Die Eintrittspflicht der gesetzlichen richtet sich nach § 8 SGB VII und setzt einen sog. Arbeitsunfall voraus. Ein Arbeitsunfall liegt vor, wenn ein innerer Zurechnungszusammenhang zwischen der versicherten Tätigkeit und der zum Unfall führenden Verrichtung vorliegt.
Dieser Zusammenhang kann auch beim regelmäßigen Betriebssport oder bei sporadischen betrieblichen Gemeinschaftsveranstaltungen bestehen. Steht nicht der Wettbewerbsgedanke im Vordergrund, sondern vielmehr die Idee, durch eine (regelmäßige) Sportveranstaltung einen Ausgleich zu beruflichen Belastungen herbeizuführen, kommt ein Versicherungsschutz in Betracht.

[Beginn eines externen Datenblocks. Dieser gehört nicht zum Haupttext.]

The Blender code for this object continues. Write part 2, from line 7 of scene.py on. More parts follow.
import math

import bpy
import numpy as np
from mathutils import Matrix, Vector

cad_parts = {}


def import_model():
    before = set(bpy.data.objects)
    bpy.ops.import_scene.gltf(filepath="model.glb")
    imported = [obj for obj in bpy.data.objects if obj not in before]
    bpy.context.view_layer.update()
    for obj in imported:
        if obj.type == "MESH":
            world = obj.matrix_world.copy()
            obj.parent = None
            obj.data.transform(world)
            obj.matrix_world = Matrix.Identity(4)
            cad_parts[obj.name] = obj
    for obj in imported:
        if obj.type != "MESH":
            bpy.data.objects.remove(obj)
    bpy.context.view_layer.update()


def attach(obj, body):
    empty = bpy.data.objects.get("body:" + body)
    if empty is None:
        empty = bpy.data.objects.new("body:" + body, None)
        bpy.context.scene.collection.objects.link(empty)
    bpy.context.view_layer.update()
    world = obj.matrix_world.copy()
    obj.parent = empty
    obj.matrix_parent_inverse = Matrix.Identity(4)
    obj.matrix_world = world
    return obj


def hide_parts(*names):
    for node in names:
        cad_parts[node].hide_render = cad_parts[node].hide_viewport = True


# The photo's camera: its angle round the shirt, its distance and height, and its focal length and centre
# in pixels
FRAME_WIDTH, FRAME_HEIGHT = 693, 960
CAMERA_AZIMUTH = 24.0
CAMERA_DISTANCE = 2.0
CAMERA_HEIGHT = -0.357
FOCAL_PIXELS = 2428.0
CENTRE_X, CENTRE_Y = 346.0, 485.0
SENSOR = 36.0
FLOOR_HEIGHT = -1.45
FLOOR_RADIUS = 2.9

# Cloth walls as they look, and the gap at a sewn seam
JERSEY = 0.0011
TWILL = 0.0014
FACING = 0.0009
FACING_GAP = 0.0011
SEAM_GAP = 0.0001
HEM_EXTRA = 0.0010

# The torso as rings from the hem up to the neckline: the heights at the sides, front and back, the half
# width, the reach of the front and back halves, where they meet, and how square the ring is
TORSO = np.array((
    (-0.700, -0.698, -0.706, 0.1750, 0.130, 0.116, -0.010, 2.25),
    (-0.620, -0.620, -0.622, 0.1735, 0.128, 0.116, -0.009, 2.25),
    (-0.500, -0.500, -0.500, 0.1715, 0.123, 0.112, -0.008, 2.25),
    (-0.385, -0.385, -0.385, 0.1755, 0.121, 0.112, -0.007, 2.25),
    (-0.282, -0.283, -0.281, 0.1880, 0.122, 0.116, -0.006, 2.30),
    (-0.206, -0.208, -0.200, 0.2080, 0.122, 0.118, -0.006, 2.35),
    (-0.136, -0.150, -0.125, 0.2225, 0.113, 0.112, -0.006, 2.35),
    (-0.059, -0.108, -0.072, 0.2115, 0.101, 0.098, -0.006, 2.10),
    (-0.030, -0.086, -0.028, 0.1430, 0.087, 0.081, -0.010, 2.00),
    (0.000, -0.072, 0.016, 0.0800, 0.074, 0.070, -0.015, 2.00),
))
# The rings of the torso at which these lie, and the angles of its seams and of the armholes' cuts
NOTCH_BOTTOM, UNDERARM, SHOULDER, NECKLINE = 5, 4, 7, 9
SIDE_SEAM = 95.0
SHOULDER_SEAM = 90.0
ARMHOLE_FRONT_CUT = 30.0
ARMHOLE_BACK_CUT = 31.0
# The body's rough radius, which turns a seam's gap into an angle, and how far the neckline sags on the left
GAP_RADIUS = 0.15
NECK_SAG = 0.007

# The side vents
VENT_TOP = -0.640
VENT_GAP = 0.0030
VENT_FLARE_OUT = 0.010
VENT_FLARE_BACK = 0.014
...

Das Landessozialgericht Berlin-Brandenburg hat am 21.3.2023 (L 3 66/21) für die beliebten Firmenläufe entschieden, dass im Falle der freiwilligen Teilnahme von Arbeitnehmern an einem Firmenlauf kein Arbeitsunfall im Sinne von § 8 SGB VII gegeben sei. Dies gelte auch wenn der Arbeitgeber den Firmenlauf bewirbt oder unterstützt. Die wichtigsten Punkte der Entscheidung haben wir hier bereits für Sie zusammengefasst.
Auch für unternehmensinterne Fußballturniere hat die Rechtsprechung festgestellt, dass ein Arbeitsunfall regelmäßig nicht vorliege, wenn diesem nach einer Gesamtwürdigung der Umstände kein „verbindliches Programm“ zugrunde liegt und nicht die Stärkung des betrieblichen „Wir-Gefühls“ im Vordergrund steht, sondern vielmehr der Freizeit- und Unterhaltungswert der Veranstaltung den Kern bildet (BSG Urt. V. 28.6.2022 – B 2 U 8/20 R).